Yeah, Cohen doesn’t really seem interested in that. More than anything, it feels like the victim this time is the formula that most Hollywood comedies follow. The “lessons” that are learned by Aladeen are completely wrong, and every time the film moves towards a familiar formula beat, it intentionally subverts that, and some of the laughs come from recognizing just how completely the film is uninterested in being “regular.” The love story involving female lead Anna Faris, is similarly turned inside out. She plays an androgynous radical hippie type, and while a standard Hollywood film would have the moment where she is transformed into a the more conventionally beautiful model and Aladeen realizes how he feels about her, this film just doesn’t handle it that way.
What I like most about Cohen is the fact that he has no boundaries at all. There are jokes in this film that land with a thud, but there are so many jokes thrown at the viewer that it doesn’t really matter. This is the sort of comedy where the gasp is as important as the laugh, and Cohen earns both repeatedly. Aladeen’s unchanging nature is important, because it’s a refutation of the idea that lead characters have to change in a film.
It’s also my problem with Cohen doing all of his media appearances in character. I don’t like Aladeen. I don’t need to just to laugh at the film, but when he’s the only spokesman for the movie, it’s not very inviting. Borat may be a xenophobic oddball, but he’s endearing, and while Bruno is self-involved and Euro-phony, he has a fearless charisma that makes him compelling. In those cases, it made sense to have him in character because those characters interacted with real people in real settings. Cohen can’t really play Aladeen fully in his appearances right now. He can’t have talk show hosts executed. He can’t be as racist and sexist as he is in the film. And even toned down a bit, Aladeen is still a creep, and when he’s the one speaking for the film, it’s not terribly inviting. At this point, I’m curious about Cohen himself and his process, and I’d rather see him do an interview than the character.

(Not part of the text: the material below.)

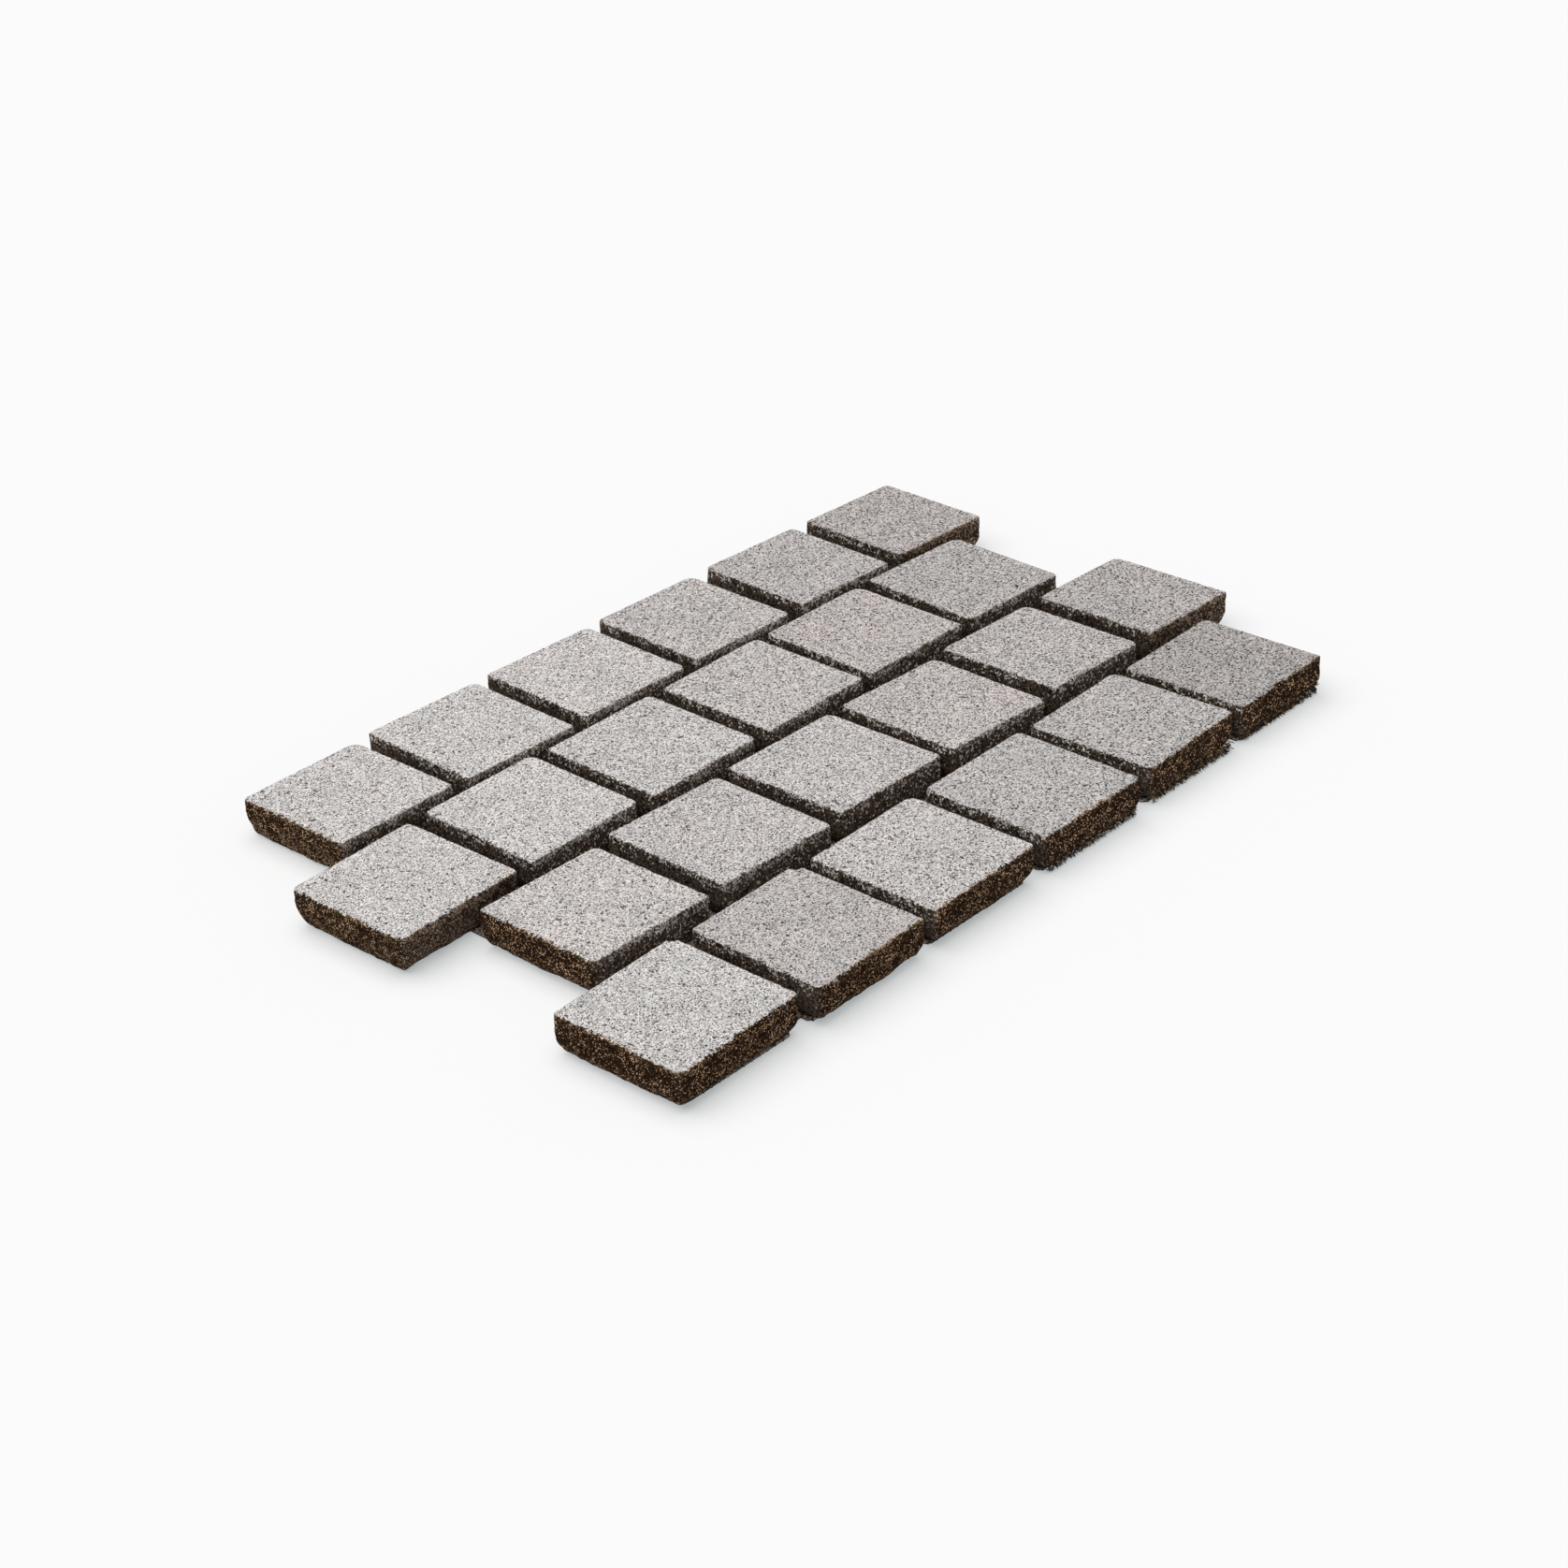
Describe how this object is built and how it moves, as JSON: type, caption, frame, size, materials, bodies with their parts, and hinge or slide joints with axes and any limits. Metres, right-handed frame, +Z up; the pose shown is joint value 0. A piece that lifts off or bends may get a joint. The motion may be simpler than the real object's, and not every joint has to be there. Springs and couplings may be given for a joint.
{
  "type": "granite sett mat",
  "caption": "Square granite setts with flamed tops and split sides, laid in stretcher bond with open joints on a thin flexible backing sheet, with stepped ends.",
  "frame": {"origin": "middle of the box round the mat, on the backing sheet's underside", "axes": "+X along the rows of setts, +Y across them towards the far row, +Z up through the walking surface"},
  "size_m": [0.6446, 0.4076, 0.025],
  "materials": {
    "granite": "flamed top, rough split sides",
    "backing": "matt black net in adhesive"
  },
  "bodies": {
    "root": {"sett_r1_c1": "granite", "sett_r1_c2": "granite", "sett_r1_c3": "granite", "sett_r1_c4": "granite", "sett_r1_c5": "granite", "sett_r1_c6": "granite", "sett_r2_c1": "granite", "sett_r2_c2": "granite", "sett_r2_c3": "granite", "sett_r2_c4": "granite", "sett_r2_c5": "granite", "sett_r2_c6": "granite", "sett_r3_c1": "granite", "sett_r3_c2": "granite", "sett_r3_c3": "granite", "sett_r3_c4": "granite", "sett_r3_c5": "granite", "sett_r3_c6": "granite", "sett_r4_c1": "granite", "sett_r4_c2": "granite", "sett_r4_c3": "granite", "sett_r4_c4": "granite", "sett_r4_c5": "granite", "sett_r4_c6": "granite", "backing_sheet": "backing"}
  },
  "joints": []
}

In the reality created by writers Alec Berg, David Mandel and Jeff Schaffer, along with director Larry Charles, Aladeen can order assassinations every few minutes and pay Megan Fox for sex and coast along, blissfully without any sense of the world around him. I think if anything throws viewers, it will be that they’re used to seeing Cohen’s characters dropped into the real world, and here, the world itself is as exaggerated and bizarre as Aladeen. The film flies by, and there is a speech toward the end of the film by Cohen that is as scathingly angry and laser-accurate as anything he’s done. The unpleasant truth at the center of the film is that as outrageous as Cohen behaves as Aladeen, he’s still less outrageous than Kim Jong Il or Saddam Hussein. The idea that we really have these guys, these military or religious leaders who treat an entire nation like a personal playground where they can work out their particular pathologies, is hard to process, and by offering up this portrait, Cohen seems to be doing his part to pants them, hold them up for well-deserved ridicule. I never felt like Borat or Bruno were meant to be targets for our scorn, but Aladeen is never played with a redeeming side like those characters.

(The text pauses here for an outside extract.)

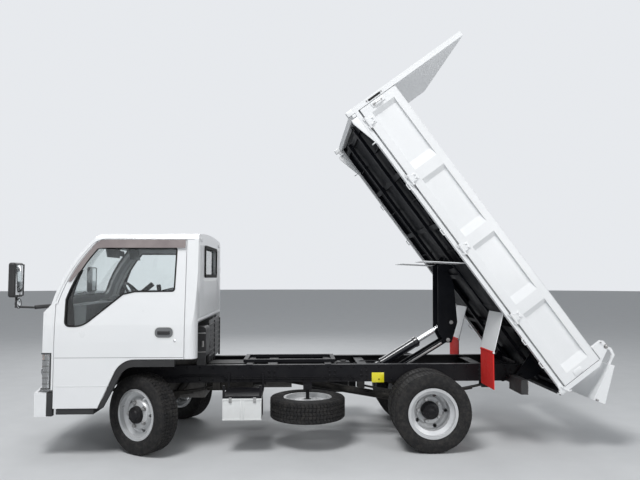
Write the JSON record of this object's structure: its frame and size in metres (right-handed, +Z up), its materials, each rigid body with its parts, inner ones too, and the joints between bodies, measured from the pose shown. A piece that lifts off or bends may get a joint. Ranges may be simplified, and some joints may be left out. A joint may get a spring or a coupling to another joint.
{
  "type": "dump truck",
  "caption": "Light cab-over dump truck with raised steel bed, top-hung tailgate, underbody hoist, twin rear wheels and steered front wheels.",
  "frame": {"origin": "on the ground, midway between the vehicle's ends and on its centre line, 985 mm ahead of the rear axle", "axes": "+X forward, +Y to the vehicle's left, +Z up"},
  "size_m": [5.2201, 2.074, 3.7573],
  "materials": {
    "white_paint": "gloss enamel",
    "black_paint": "satin paint",
    "chrome": "polished",
    "cast_engine": "matte",
    "tyre_rubber": "matte",
    "silver_rim": "satin paint",
    "red_flap": "matte",
    "black_plastic": "matte",
    "white_plastic": "gloss",
    "grey_plastic": "matte",
    "seat_fabric": "woven",
    "lamp_plastic": "clear lens over reflector",
    "window_glass": "tinted"
  },
  "bodies": {
    "chassis": {"frame_rails": "black_paint", "cross_members": "black_paint", "subframe": "black_paint", "leaf_springs": "black_paint", "front_axle": "black_paint", "rear_axle": "black_paint", "engine": "cast_engine", "driveline": "black_paint", "exhaust": "black_paint", "fuel_tank": "black_paint", "battery_box": "white_plastic", "frame_brackets": "black_paint", "air_cleaner": "black_plastic", "spare_tyre": "tyre_rubber", "spare_rim": "silver_rim", "front_bumper": "white_plastic", "tail_lamps": "black_plastic"},
    "bed": {"bed_floor": "white_paint", "bed_frame": "black_paint", "headboard": "white_paint", "rear_fenders": "white_paint"},
    "tailgate": {"tailgate": "white_paint"},
    "side_gate_left": {"side_gate_left": "white_paint"},
    "side_gate_right": {"side_gate_right": "white_paint"},
    "mud_flaps": {"mud_flaps": "red_flap"},
    "lift_arm": {"lift_arm": "black_paint"},
    "hoist_links": {"hoist_links": "black_paint"},
    "hoist_barrel": {"hoist_barrel": "black_paint"},
    "hoist_rod": {"hoist_rod": "chrome"},
    "cab": {"cab_shell": "white_paint", "cab_glass": "window_glass", "cab_floor": "grey_plastic", "dashboard": "grey_plastic", "seats": "seat_fabric", "steering_wheel": "black_plastic", "headlamps": "lamp_plastic", "grille": "black_plastic", "arch_trims": "black_plastic", "mirrors": "black_plastic"},
    "door_left": {"door_left": "white_paint", "door_glass_left": "window_glass"},
    "door_right": {"door_right": "white_paint", "door_glass_right": "window_glass"},
    "knuckle_left": {"knuckle_left": "black_paint"},
    "knuckle_right": {"knuckle_right": "black_paint"},
    "front_wheel_left": {"front_rim_left": "silver_rim", "front_tyre_left": "tyre_rubber"},
    "front_wheel_right": {"front_rim_right": "silver_rim", "front_tyre_right": "tyre_rubber"},
    "rear_wheels_left": {"rear_rims_left": "silver_rim", "rear_tyres_left": "tyre_rubber"},
    "rear_wheels_right": {"rear_rims_right": "silver_rim", "rear_tyres_right": "tyre_rubber"}
  },
  "joints": [
    {"name": "bed_dump", "type": "hinge", "parent": "chassis", "child": "bed", "pos_m": [-1.908, 0, 0.596], "axis": [0, 1, 0], "range_deg": [0, 53.6]},
    {"name": "lift_arm_swing", "type": "hinge", "parent": "bed", "child": "lift_arm", "pos_m": [-1.235, 0, 1.625], "axis": [0, 1, 0], "range_deg": [0, 23.06]},
    {"name": "hoist_link_swing", "type": "hinge", "parent": "chassis", "child": "hoist_links", "pos_m": [-0.73, 0, 0.585], "axis": [0, 1, 0], "range_deg": [-33.69, 0]},
    {"name": "hoist_barrel_swing", "type": "hinge", "parent": "chassis", "child": "hoist_barrel", "pos_m": [-0.601, 0, 0.652], "axis": [0, 1, 0], "range_deg": [-33.85, 0]},
    {"name": "hoist_rod_slide", "type": "slide", "parent": "hoist_barrel", "child": "hoist_rod", "axis": [-0.8538, 0, 0.5206], "range_m": [-0.22398, 0]},
    {"name": "mud_flap_swing", "type": "hinge", "parent": "bed", "child": "mud_flaps", "pos_m": [-1.53279, 0, 0.86939], "axis": [0, 1, 0], "range_deg": [-53.61, 0]},
    {"name": "tailgate_swing", "type": "hinge", "parent": "bed", "child": "tailgate", "pos_m": [-2.51395, 0, 0.92844], "axis": [0, 1, 0], "range_deg": [-26.3, 60]},
    {"name": "side_gate_left_swing", "type": "hinge", "parent": "bed", "child": "side_gate_left", "pos_m": [-1.49791, 0.859, 1.44039], "axis": [-0.5934, 0, -0.8049], "range_deg": [0, 165]},
    {"name": "side_gate_right_swing", "type": "hinge", "parent": "bed", "child": "side_gate_right", "pos_m": [-1.49791, -0.859, 1.44039], "axis": [0.5934, 0, 0.8049], "range_deg": [0, 165]},
    {"name": "cab_tilt", "type": "hinge", "parent": "chassis", "child": "cab", "pos_m": [2.345, 0, 0.66], "axis": [0, 1, 0], "range_deg": [0, 40]},
    {"name": "door_left_swing", "type": "hinge", "parent": "cab", "child": "door_left", "pos_m": [2.284, 0.845, 0.64], "axis": [0, 0, -1], "range_deg": [0, 68]},
    {"name": "door_right_swing", "type": "hinge", "parent": "cab", "child": "door_right", "pos_m": [2.284, -0.845, 0.64], "axis": [0, 0, 1], "range_deg": [0, 68]},
    {"name": "steer_left", "type": "hinge", "parent": "chassis", "child": "knuckle_left", "pos_m": [1.505, 0.598, 0.345], "axis": [0, 0, 1], "range_deg": [-2, 70]},
    {"name": "steer_right", "type": "hinge", "parent": "chassis", "child": "knuckle_right", "pos_m": [1.505, -0.598, 0.345], "axis": [0, 0, 1], "range_deg": [-2, 70]},
    {"name": "front_wheel_left_spin", "type": "hinge", "parent": "knuckle_left", "child": "front_wheel_left", "pos_m": [1.55924, 0.67842, 0.345], "axis": [0.5592, 0.829, 0], "continuous": true},
    {"name": "rear_wheels_left_spin", "type": "hinge", "parent": "chassis", "child": "rear_wheels_left", "pos_m": [-0.985, 0.6025, 0.345], "axis": [0, 1, 0], "continuous": true},
    {"name": "front_wheel_right_spin", "type": "hinge", "parent": "knuckle_right", "child": "front_wheel_right", "pos_m": [1.45076, -0.67842, 0.345], "axis": [0.5592, 0.829, 0], "continuous": true},
    {"name": "rear_wheels_right_spin", "type": "hinge", "parent": "chassis", "child": "rear_wheels_right", "pos_m": [-0.985, -0.6025, 0.345], "axis": [0, 1, 0], "continuous": true}
  ],
  "couplings": [
    {"joint": "lift_arm_swing", "follows": "bed_dump", "ratio": 0.43012},
    {"joint": "hoist_link_swing", "follows": "bed_dump", "ratio": -0.62829},
    {"joint": "hoist_barrel_swing", "follows": "bed_dump", "ratio": -0.6313},
    {"joint": "hoist_rod_slide", "follows": "bed_dump", "m_per_rad": -0.23932},
    {"joint": "mud_flap_swing", "follows": "bed_dump", "ratio": -1},
    {"joint": "steer_right", "follows": "steer_left", "ratio": 1}
  ]
}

Cohen and his co-star Jason Mantzoukas have a very strong and funny chemistry, and they play a lot of the film’s best scenes together. Anna Faris brings that same level of commitment that she always brings, and she earns some big laughs in the film. As with any rapid-fire comedy, supporting players get a chance to show up, score a few laughs, and then they’re gone, and there’s one sequence involving Kathryn Hahn that is so deranged both in conception and execution that I’m frankly amazed the film got its R rating without more edits. It’s a good-looking film, and while there’s a somewhat scattershot rhythm to the overall narrative, each sequence works well on its own.
“The Dictator” may well end up being an important moment for Cohen in his own personal growth, and the reception to the film might have a direct influence on what sort of films he makes from this point forward. I just want him to continue to create characters that intrigue him and that provoke response, big characters, because the way he commits to them is impressive every time out. He certainly found a rich vein of material to play with this time around, and I greatly enjoyed seeing him add Aladeen to the roster of memorable characters into which he’s vanished.
“The Dictator” opens everywhere Wednesday, May 16th.